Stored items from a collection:
■ ■ ■

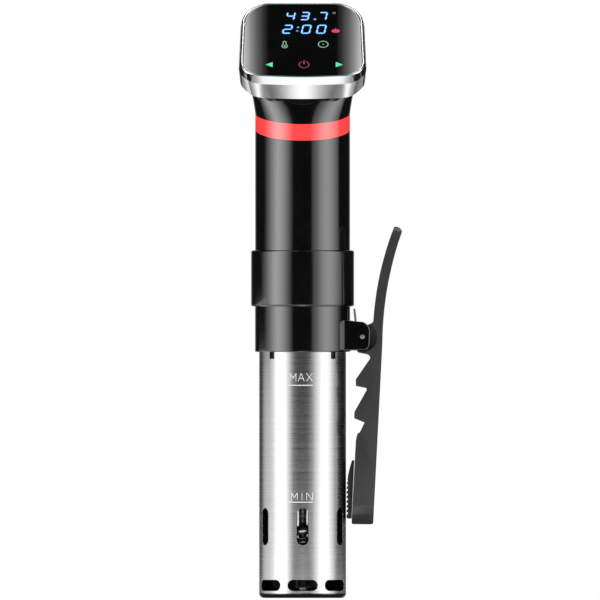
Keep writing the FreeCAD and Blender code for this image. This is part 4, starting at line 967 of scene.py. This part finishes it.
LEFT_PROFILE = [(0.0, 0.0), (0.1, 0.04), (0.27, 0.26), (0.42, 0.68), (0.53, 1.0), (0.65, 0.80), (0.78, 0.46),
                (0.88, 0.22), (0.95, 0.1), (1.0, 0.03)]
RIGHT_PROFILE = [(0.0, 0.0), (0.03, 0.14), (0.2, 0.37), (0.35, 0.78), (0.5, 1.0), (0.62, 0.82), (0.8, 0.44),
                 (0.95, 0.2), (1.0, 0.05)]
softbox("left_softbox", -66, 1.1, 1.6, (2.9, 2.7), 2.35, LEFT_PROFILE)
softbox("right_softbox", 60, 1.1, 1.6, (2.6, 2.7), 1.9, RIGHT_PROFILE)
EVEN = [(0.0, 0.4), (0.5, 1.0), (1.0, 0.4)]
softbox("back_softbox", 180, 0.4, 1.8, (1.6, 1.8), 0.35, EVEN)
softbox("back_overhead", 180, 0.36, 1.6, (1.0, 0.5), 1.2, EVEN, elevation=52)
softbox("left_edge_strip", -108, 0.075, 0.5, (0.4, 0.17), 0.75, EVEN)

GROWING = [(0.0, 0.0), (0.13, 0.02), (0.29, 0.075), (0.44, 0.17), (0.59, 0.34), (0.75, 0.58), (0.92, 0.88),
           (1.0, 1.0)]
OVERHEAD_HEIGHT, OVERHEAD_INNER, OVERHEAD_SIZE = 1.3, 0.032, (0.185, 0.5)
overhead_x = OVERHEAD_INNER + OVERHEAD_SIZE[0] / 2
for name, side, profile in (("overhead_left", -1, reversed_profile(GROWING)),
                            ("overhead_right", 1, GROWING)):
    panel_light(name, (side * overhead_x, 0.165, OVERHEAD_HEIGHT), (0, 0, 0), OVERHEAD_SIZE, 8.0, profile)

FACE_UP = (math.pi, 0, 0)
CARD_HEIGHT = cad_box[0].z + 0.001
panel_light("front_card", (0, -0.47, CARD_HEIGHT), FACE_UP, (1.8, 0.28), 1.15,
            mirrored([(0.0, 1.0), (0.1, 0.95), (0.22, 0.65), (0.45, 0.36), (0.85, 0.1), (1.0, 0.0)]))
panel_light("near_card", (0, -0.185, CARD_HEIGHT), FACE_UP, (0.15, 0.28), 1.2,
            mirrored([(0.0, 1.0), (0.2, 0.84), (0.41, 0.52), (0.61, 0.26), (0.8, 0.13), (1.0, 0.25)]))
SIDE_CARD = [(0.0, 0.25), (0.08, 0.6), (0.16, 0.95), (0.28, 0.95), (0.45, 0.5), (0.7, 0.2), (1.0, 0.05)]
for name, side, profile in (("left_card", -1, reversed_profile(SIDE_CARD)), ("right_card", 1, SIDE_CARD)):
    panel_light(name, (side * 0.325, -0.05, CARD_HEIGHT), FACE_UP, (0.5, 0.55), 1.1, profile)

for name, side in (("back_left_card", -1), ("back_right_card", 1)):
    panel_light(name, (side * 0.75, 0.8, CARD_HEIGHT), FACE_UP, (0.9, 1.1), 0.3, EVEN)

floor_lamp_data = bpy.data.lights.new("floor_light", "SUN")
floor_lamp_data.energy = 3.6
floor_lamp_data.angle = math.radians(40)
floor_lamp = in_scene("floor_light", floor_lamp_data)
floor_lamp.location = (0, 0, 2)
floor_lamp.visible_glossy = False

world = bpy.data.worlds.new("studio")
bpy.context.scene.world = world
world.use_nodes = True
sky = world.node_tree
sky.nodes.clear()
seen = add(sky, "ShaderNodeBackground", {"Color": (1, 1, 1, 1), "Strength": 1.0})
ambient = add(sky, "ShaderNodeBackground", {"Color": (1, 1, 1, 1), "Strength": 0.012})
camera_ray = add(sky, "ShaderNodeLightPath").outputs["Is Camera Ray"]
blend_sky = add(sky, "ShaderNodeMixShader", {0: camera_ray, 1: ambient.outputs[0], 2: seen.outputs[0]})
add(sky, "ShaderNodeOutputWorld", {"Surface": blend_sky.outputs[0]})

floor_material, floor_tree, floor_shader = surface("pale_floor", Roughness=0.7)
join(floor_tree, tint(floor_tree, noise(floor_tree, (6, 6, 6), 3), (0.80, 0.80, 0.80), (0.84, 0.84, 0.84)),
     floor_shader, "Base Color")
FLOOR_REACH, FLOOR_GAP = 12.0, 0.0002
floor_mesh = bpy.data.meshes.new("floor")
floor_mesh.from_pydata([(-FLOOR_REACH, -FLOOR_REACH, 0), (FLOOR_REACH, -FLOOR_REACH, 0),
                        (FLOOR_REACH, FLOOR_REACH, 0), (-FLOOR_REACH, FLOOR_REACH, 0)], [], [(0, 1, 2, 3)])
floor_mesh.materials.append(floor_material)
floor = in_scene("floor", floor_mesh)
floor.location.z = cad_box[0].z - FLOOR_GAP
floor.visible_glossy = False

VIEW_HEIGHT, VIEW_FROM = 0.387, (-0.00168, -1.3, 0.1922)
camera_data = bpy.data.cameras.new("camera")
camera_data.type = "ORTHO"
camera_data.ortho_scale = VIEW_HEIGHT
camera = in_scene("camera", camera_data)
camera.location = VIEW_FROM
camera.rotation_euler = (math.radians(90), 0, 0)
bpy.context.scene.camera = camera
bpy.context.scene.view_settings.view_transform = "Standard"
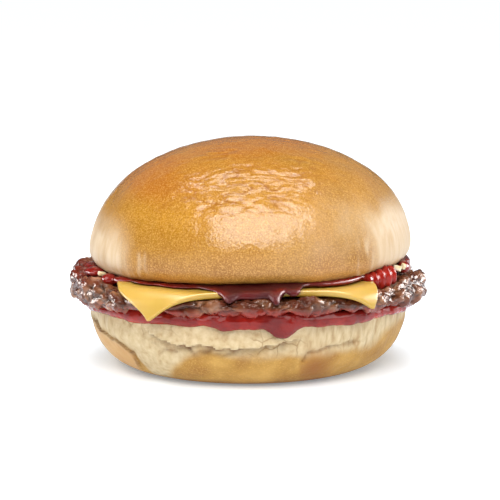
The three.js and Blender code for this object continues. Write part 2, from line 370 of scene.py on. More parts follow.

■ ■ ■

§ **WHAT THIS TASK INVOLVES**
From the records above, pull out each line that has "part".

§ **THE OUTPUT**
Keep writing the FreeCAD and Blender code for this image. This is part 4, starting at line 967 of scene.py. This part finishes it.
The three.js and Blender code for this object continues. Write part 2, from line 370 of scene.py on. More parts follow.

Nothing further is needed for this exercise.